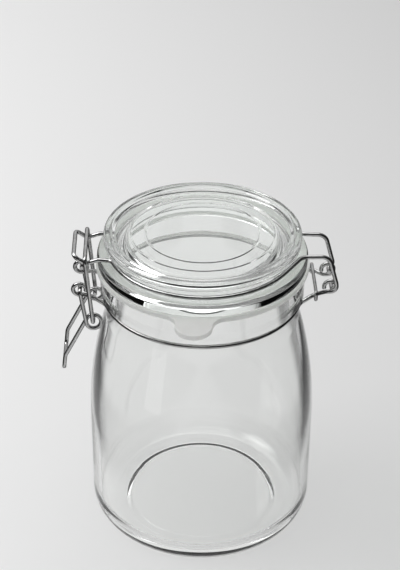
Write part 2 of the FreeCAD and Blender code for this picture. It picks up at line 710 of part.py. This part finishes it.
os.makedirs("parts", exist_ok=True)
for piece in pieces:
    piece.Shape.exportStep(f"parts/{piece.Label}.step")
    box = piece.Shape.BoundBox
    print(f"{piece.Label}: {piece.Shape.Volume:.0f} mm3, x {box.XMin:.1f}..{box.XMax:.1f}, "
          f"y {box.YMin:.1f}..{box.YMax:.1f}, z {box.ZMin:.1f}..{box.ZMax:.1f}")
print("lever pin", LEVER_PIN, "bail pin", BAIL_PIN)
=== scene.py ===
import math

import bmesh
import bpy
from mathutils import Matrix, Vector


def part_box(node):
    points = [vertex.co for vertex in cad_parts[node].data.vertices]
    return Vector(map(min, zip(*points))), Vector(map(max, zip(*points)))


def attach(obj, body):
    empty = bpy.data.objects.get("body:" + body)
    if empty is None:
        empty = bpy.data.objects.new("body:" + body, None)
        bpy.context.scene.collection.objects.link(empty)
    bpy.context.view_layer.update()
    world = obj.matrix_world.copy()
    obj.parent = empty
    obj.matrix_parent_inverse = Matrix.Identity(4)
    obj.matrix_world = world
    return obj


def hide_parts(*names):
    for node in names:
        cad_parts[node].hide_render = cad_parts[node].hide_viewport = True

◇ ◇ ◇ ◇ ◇

Task requirements → Without leaving anything out, quote all the data.

Correct answer →
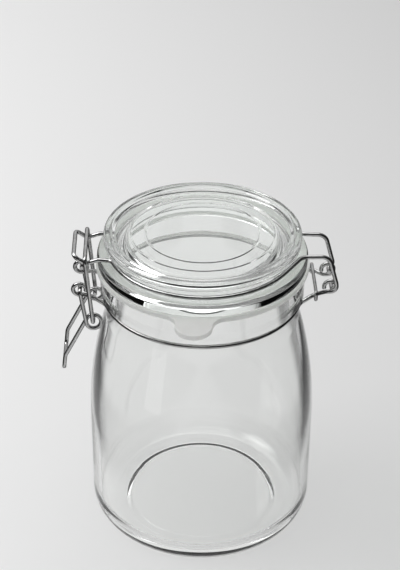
Write part 2 of the FreeCAD and Blender code for this picture. It picks up at line 710 of part.py. This part finishes it.
os.makedirs("parts", exist_ok=True)
for piece in pieces:
    piece.Shape.exportStep(f"parts/{piece.Label}.step")
    box = piece.Shape.BoundBox
    print(f"{piece.Label}: {piece.Shape.Volume:.0f} mm3, x {box.XMin:.1f}..{box.XMax:.1f}, "
          f"y {box.YMin:.1f}..{box.YMax:.1f}, z {box.ZMin:.1f}..{box.ZMax:.1f}")
print("lever pin", LEVER_PIN, "bail pin", BAIL_PIN)
=== scene.py ===
import math

import bmesh
import bpy
from mathutils import Matrix, Vector


def part_box(node):
    points = [vertex.co for vertex in cad_parts[node].data.vertices]
    return Vector(map(min, zip(*points))), Vector(map(max, zip(*points)))


def attach(obj, body):
    empty = bpy.data.objects.get("body:" + body)
    if empty is None:
        empty = bpy.data.objects.new("body:" + body, None)
        bpy.context.scene.collection.objects.link(empty)
    bpy.context.view_layer.update()
    world = obj.matrix_world.copy()
    obj.parent = empty
    obj.matrix_parent_inverse = Matrix.Identity(4)
    obj.matrix_world = world
    return obj


def hide_parts(*names):
    for node in names:
        cad_parts[node].hide_render = cad_parts[node].hide_viewport = True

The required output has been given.